• EXERCISE DIRECTIONS
Return only the number of lines holding the word "objects".

---- DATA EXCERPT

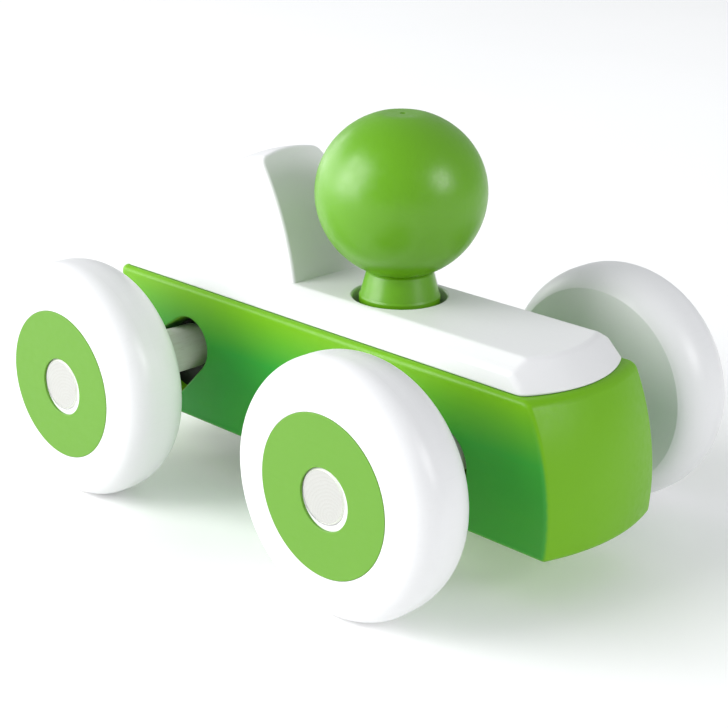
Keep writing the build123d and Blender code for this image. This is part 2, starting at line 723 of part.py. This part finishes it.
# Two wood screws that hold the motor's ears up against the block
motor_screw_head = ear_top - ear_thickness
with BuildPart() as motor_screws:
    for screw_x in motor_screw_xs:
        with BuildSketch(side_plane(screw_x, 0, 0)):
            with BuildLine():
                screw_profile(
                    motor_screw_radius, 2.6, motor_screw_head - 1.8, motor_screw_head, motor_screw_top - 0.5
                )
            make_face()
        revolve(axis=Axis((screw_x, 0, 0), (0, 0, 1)))
        cross_recess(screw_x, motor_screw_head - 1.8, 2.6)
motor_screws.part.label = "motor_screws"
export_step(motor_screws.part, "parts/motor_screws.step")
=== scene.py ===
from math import cos, radians, sin

import bmesh
import bpy
from mathutils import Matrix, Vector


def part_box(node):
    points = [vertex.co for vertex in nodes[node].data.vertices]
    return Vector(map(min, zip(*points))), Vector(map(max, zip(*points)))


# The pull-back car in a plain studio. Metres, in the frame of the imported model: +X points to the
# nose, +Y to the car's left and +Z up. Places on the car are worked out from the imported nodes' boxes.

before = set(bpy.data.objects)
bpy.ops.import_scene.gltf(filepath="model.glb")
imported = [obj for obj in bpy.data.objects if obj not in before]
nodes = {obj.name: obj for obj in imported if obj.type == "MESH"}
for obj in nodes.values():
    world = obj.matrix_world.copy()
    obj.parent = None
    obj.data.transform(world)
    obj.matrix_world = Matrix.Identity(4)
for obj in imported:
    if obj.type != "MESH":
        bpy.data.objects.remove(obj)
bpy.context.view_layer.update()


def middle(node):
    """The centre of a node's box."""
    low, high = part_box(node)
    return (low + high) / 2


front_axle = middle("front_axle")
rear_axle = (middle("wheel_rear_left") + middle("wheel_rear_right")) / 2
car_middle = (front_axle + rear_axle) / 2
block_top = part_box("body_block")[1].z


# ---------------------------------------------------------------- node graphs

class Graph:
    """A material's node tree, built with short calls."""

    def __init__(self, name):
        self.material = bpy.data.materials.new(name)
        self.material.use_nodes = True
        self.tree = self.material.node_tree
        self.tree.nodes.clear()
        self.output = self.tree.nodes.new("ShaderNodeOutputMaterial")
        self.shader = self.add("ShaderNodeBsdfPrincipled")
        self.tree.links.new(self.shader.outputs[0], self.output.inputs["Surface"])
        self.place = self.add("ShaderNodeTexCoord").outputs["Object"]

    def add(self, kind, inputs=None, **settings):
        node = self.tree.nodes.new(kind)
        for key, value in settings.items():
            setattr(node, key, value)
        for key, value in (inputs or {}).items():
            self.set(node, key, value)
        return node

    def set(self, node, key, value):
        """Links a socket where the value is one, and sets a constant otherwise."""
        socket = node.inputs[key]
        if isinstance(value, bpy.types.NodeSocket):
            self.tree.links.new(value, socket)
        else:
            socket.default_value = value

    def math(self, operation, *values):
        node = self.add("ShaderNodeMath", dict(enumerate(values)), operation=operation)
        return node.outputs[0]

    def vector_math(self, operation, *vectors):
        return self.add("ShaderNodeVectorMath", dict(enumerate(vectors)), operation=operation)

    def axis(self, vector, letter):
        """One coordinate of a vector."""
        return self.add("ShaderNodeSeparateXYZ", {0: vector}).outputs[letter]

    def stretched(self, scale, origin=(0, 0, 0)):
        """Object coordinates about an origin, scaled along each axis."""
        shifted = self.vector_math("SUBTRACT", self.place, tuple(origin))
        return self.vector_math("MULTIPLY", shifted.outputs[0], tuple(scale)).outputs[0]

    def noise(self, scale, vector=None, detail=3.0, roughness=0.5, distortion=0.0):
        inputs = {"Vector": vector or self.place, "Scale": scale, "Detail": detail,
                  "Roughness": roughness, "Distortion": distortion}
        return self.add("ShaderNodeTexNoise", inputs).outputs["Fac"]

    def stretched_noise(self, scale, **settings):
        """Noise with its own scale along each axis, such as the grain of wood."""
        return self.noise(1.0, self.stretched(scale), **settings)

    def spread(self, value, low, high, to_low=0.0, to_high=1.0):
        """Maps low..high to to_low..to_high, clamped."""
        inputs = {"Value": value, "From Min": low, "From Max": high,
                  "To Min": to_low, "To Max": to_high}
        return self.add("ShaderNodeMapRange", inputs).outputs["Result"]

    def mix(self, factor, first, second):
        """Blends two colours."""
        inputs = {0: factor, 6: first, 7: second}
        return self.add("ShaderNodeMix", inputs, data_type="RGBA", blend_type="MIX").outputs[2]

    def recess(self, distance, low, high):
        """1 deep in slots, gaps and holes, 0 on open faces."""
        inputs = {"Distance": distance}
        open_sky = self.add("ShaderNodeAmbientOcclusion", inputs, samples=8).outputs["AO"]
        return self.spread(open_sky, high, low)

    def bump(self, height, strength, distance, under=None):
        inputs = {"Height": height, "Strength": strength, "Distance": distance}
        if under is not None:
            inputs["Normal"] = under
        return self.add("ShaderNodeBump", inputs).outputs["Normal"]

    def edge_mask(self, radius, low, high):
        """1 on convex and concave edges narrower than radius, 0 on open faces."""
        rounded = self.add("ShaderNodeBevel", {"Radius": radius}, samples=6).outputs["Normal"]
        flat = self.add("ShaderNodeNewGeometry").outputs["Normal"]
        alike = self.vector_math("DOT_PRODUCT", rounded, flat).outputs["Value"]
        return self.spread(alike, high, low)

    def sideways(self, low, high):
        """1 on faces that look along +Y or -Y in the object's own axes, 0 on the others."""
        normal = self.add("ShaderNodeNewGeometry").outputs["Normal"]
        own = self.add("ShaderNodeVectorTransform", {0: normal}, vector_type="NORMAL",
                       convert_from="WORLD", convert_to="OBJECT").outputs[0]
        return self.spread(self.math("ABSOLUTE", self.axis(own, "Y")), low, high)

    def finish(self, **inputs):
        for key, value in inputs.items():
            self.set(self.shader, key.replace("_", " "), value)
        return self.material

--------

• TASK OUTPUT
3